Самоуверенность была действительно присуща Герману. Старец Нил не мог этого не замечать и, возможно, пытался как-то влиять на инока. Во всяком случае, между ними при встрече в скиту произошел довольно жесткий разговор, о котором Нил потом вспоминал с сожалением.
Как следует из послания Нила Сорского Герману, последний поделился со старцем намерением покинуть Кириллов монастырь. Но Нил не видел духовных оснований для такого решения. Тогда Герман, видимо, указал старцу на его собственный пример. На это Нил ответил: «…не просто так или как случится подобает нам осуществлять какие-либо дела, но по божественным Писаниям и по преданию святых отцов, прежде всего — уход из монастыря. Только — пользы ли ради душевной, а не ради иного чего-то?»[443] Ответ не понравился Герману, и он покинул Нилову пустынь. Однако монах всё же выполнил какие-то поручения старца, за что преподобный поблагодарил его в своем послании. Завершая письмо, Нил Сорский просил Германа прислушаться к его совету: «Хоть и грубо я написал, но ведь — не кому-то иному, но тебе, неизменному возлюбленному моему, чтобы не презреть просьбу твою. Надеюсь ведь, что с любовью примешь ты это и не осудишь неразумие мое»[444].
После кончины Нила Герман, наконец, исполнил свое желание: он ушел из Кириллова монастыря и поселился в отшельнической келье неподалеку. Это решение огорчило его родных. Сохранилось послание неизвестного инока монаху Герману.
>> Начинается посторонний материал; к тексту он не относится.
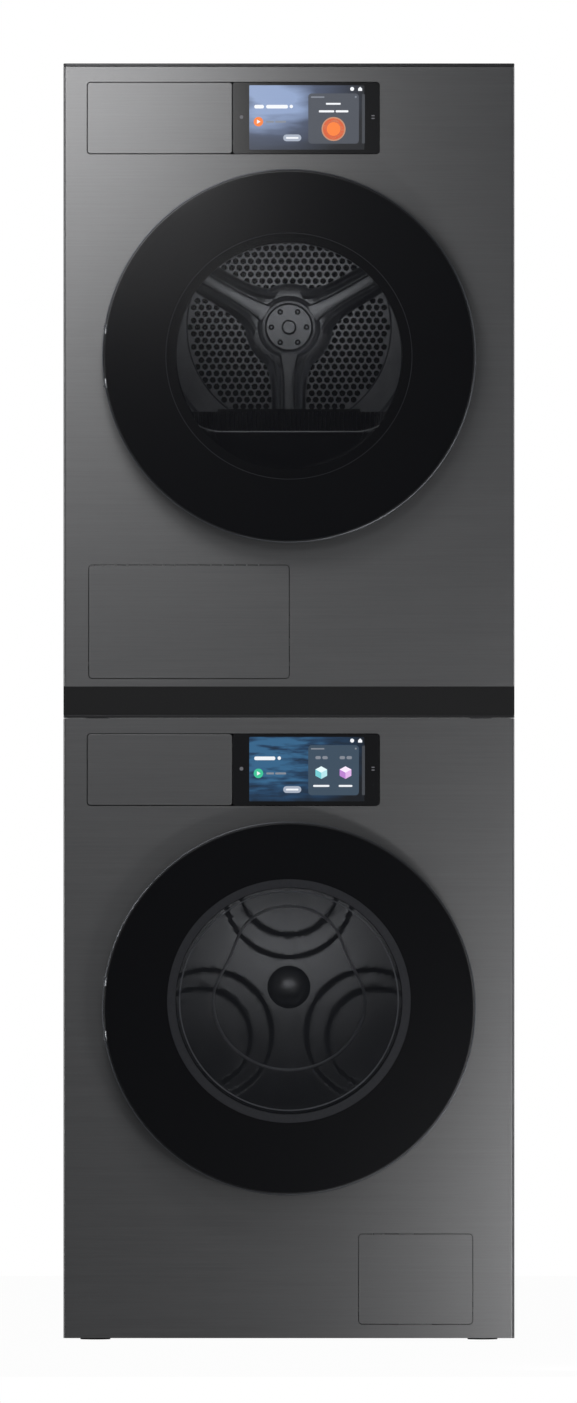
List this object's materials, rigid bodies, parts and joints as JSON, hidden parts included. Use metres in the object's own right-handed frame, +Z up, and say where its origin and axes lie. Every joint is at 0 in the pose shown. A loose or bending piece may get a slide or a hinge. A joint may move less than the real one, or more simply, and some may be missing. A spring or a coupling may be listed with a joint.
{
  "type": "washer dryer stack",
  "caption": "Front-loading washer with a heat pump dryer stacked on it, joined by a frame, with round glass doors, drawers, service flaps and turning drums.",
  "frame": {"origin": "centre of the floor area under the stack, at floor level", "axes": "+Z up, +X to the right seen from the front, doors face -Y"},
  "size_m": [0.6, 0.65, 1.699],
  "materials": {
    "brushed_steel_front": "horizontally brushed dark stainless",
    "painted_side": "satin dark grey paint",
    "top_sheet": "satin near-black paint",
    "galvanised": "zinc-coated sheet",
    "frame_band": "fine satin black",
    "black_trim": "semi-gloss black",
    "door_glass": "smoked tempered glass",
    "bowl_glass": "pressed clear glass",
    "rim_chrome": "satin chrome",
    "display_glass": "black glass over a lit screen",
    "light_plastic": "moulded light grey plastic",
    "black_plastic": "moulded black plastic",
    "drum_steel": "perforated stainless",
    "cast_zinc": "cast and machined light alloy",
    "steel_parts": "ground steel",
    "gasket_rubber": "matt grey rubber",
    "foot_rubber": "black rubber",
    "concrete": "cast concrete",
    "windings": "laminated core with copper windings",
    "rotor_steel": "pressed and plated steel",
    "coil_block": "aluminium fins with steel and copper pipes",
    "belt_rubber": "ribbed black rubber"
  },
  "bodies": {
    "cabinets": {"stacking_frame": "frame_band", "stacking_screws": "steel_parts", "washer_base": "black_plastic", "washer_cabinet": "painted_side", "washer_back_cover": "galvanised", "washer_front_panel": "brushed_steel_front", "washer_top": "top_sheet", "washer_display": "display_glass", "drawer_housing": "light_plastic", "washer_door_lock": "black_plastic", "door_hinges": "steel_parts", "door_gasket": "gasket_rubber", "tub_springs": "steel_parts", "damper_tubes": "black_plastic", "drain_pump": "black_plastic", "inlet_valve": "light_plastic", "dryer_base": "black_plastic", "dryer_cabinet": "painted_side", "dryer_back_cover": "galvanised", "dryer_front_panel": "brushed_steel_front", "dryer_top": "top_sheet", "dryer_display": "display_glass", "tank_housing": "light_plastic", "dryer_bulkhead": "black_plastic", "drum_belt": "belt_rubber", "dryer_motor": "cast_zinc", "heat_pump": "coil_block"},
    "washer_door": {"washer_door_frame": "black_trim", "washer_door_rim": "rim_chrome", "washer_door_glass": "door_glass", "washer_door_bowl": "bowl_glass"},
    "dryer_door": {"dryer_door_frame": "black_trim", "dryer_door_rim": "rim_chrome", "dryer_door_glass": "door_glass", "dryer_door_window": "bowl_glass"},
    "drawer": {"detergent_drawer": "light_plastic", "drawer_front": "brushed_steel_front"},
    "tank": {"water_tank": "light_plastic", "tank_front": "brushed_steel_front"},
    "washer_flap": {"filter_flap": "brushed_steel_front"},
    "dryer_flap": {"exchanger_flap": "brushed_steel_front"},
    "filter_cap": {"pump_filter_cap": "light_plastic"},
    "lint_screen": {"lint_filter": "black_plastic"},
    "tub": {"outer_tub": "light_plastic", "tub_bearings": "steel_parts", "motor_stator": "windings", "counterweights": "concrete", "damper_rods": "steel_parts"},
    "wash_drum": {"washer_drum": "drum_steel", "drum_paddles": "black_plastic", "drum_spider": "cast_zinc", "motor_rotor": "rotor_steel"},
    "dry_drum": {"dryer_drum": "drum_steel", "dryer_drum_back": "drum_steel", "dryer_paddles": "black_plastic"},
    "pulley": {"motor_pulley": "cast_zinc"},
    "foot_fl": {"foot_front_left": "foot_rubber"},
    "foot_fr": {"foot_front_right": "foot_rubber"},
    "foot_bl": {"foot_back_left": "foot_rubber"},
    "foot_br": {"foot_back_right": "foot_rubber"}
  },
  "joints": [
    {"name": "washer_door_hinge", "type": "hinge", "parent": "cabinets", "child": "washer_door", "pos_m": [-0.2385, -0.302, 0.442], "axis": [0, 0, -1], "range_deg": [0, 115]},
    {"name": "dryer_door_hinge", "type": "hinge", "parent": "cabinets", "child": "dryer_door", "pos_m": [-0.2385, -0.302, 1.309], "axis": [0, 0, -1], "range_deg": [0, 115]},
    {"name": "drawer_slide", "type": "slide", "parent": "cabinets", "child": "drawer", "axis": [0, -1, 0], "range_m": [0, 0.2]},
    {"name": "tank_slide", "type": "slide", "parent": "cabinets", "child": "tank", "axis": [0, -1, 0], "range_m": [0, 0.4]},
    {"name": "washer_flap_hinge", "type": "hinge", "parent": "cabinets", "child": "washer_flap", "pos_m": [0.1685, -0.272, 0.041], "axis": [1, 0, 0], "range_deg": [0, 90]},
    {"name": "dryer_flap_hinge", "type": "hinge", "parent": "cabinets", "child": "dryer_flap", "pos_m": [-0.133, -0.272, 0.9], "axis": [1, 0, 0], "range_deg": [0, 90]},
    {"name": "filter_cap_turn", "type": "hinge", "parent": "cabinets", "child": "filter_cap", "pos_m": [0.1685, -0.238, 0.0815], "axis": [0, -1, 0], "range_deg": [0, 360]},
    {"name": "lint_filter_lift", "type": "slide", "parent": "cabinets", "child": "lint_screen", "axis": [0, 0, 1], "range_m": [0, 0.09]},
    {"name": "tub_float", "type": "slide", "parent": "cabinets", "child": "tub", "axis": [0, 0, 1], "range_m": [-0.008, 0.008], "stiffness_N_per_m": 8000, "springref_m": 0.0384, "deforming": ["tub_springs", "door_gasket"]},
    {"name": "wash_drum_spin", "type": "hinge", "parent": "tub", "child": "wash_drum", "pos_m": [0, 0, 0.465], "axis": [0, 1, 0], "continuous": true},
    {"name": "dry_drum_spin", "type": "hinge", "parent": "cabinets", "child": "dry_drum", "pos_m": [0, 0, 1.356], "axis": [0, 1, 0], "continuous": true},
    {"name": "pulley_spin", "type": "hinge", "parent": "cabinets", "child": "pulley", "pos_m": [0.175, 0.075, 1], "axis": [0, 1, 0], "continuous": true},
    {"name": "foot_fl_turn", "type": "hinge", "parent": "cabinets", "child": "foot_fl", "pos_m": [-0.258, -0.22, 0], "axis": [0, 0, 1], "continuous": true},
    {"name": "foot_fr_turn", "type": "hinge", "parent": "cabinets", "child": "foot_fr", "pos_m": [0.258, -0.22, 0], "axis": [0, 0, 1], "continuous": true},
    {"name": "foot_bl_turn", "type": "hinge", "parent": "cabinets", "child": "foot_bl", "pos_m": [-0.258, 0.24, 0], "axis": [0, 0, 1], "continuous": true},
    {"name": "foot_br_turn", "type": "hinge", "parent": "cabinets", "child": "foot_br", "pos_m": [0.258, 0.24, 0], "axis": [0, 0, 1], "continuous": true}
  ],
  "couplings": [
    {"joint": "pulley_spin", "follows": "dry_drum_spin", "ratio": 16.412}
  ]
}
Автор пишет, что обращается к нему по просьбе родственников адресата: «Ныне, господине, оставил еси печальна ангела своего хранителя и отцу своему родившему скорбь сотворил еси неутешну, також и матери своей велику печаль навел еси, и сродники своя, еже по плоти, иже зде во обители, оставил еси смущены»[445].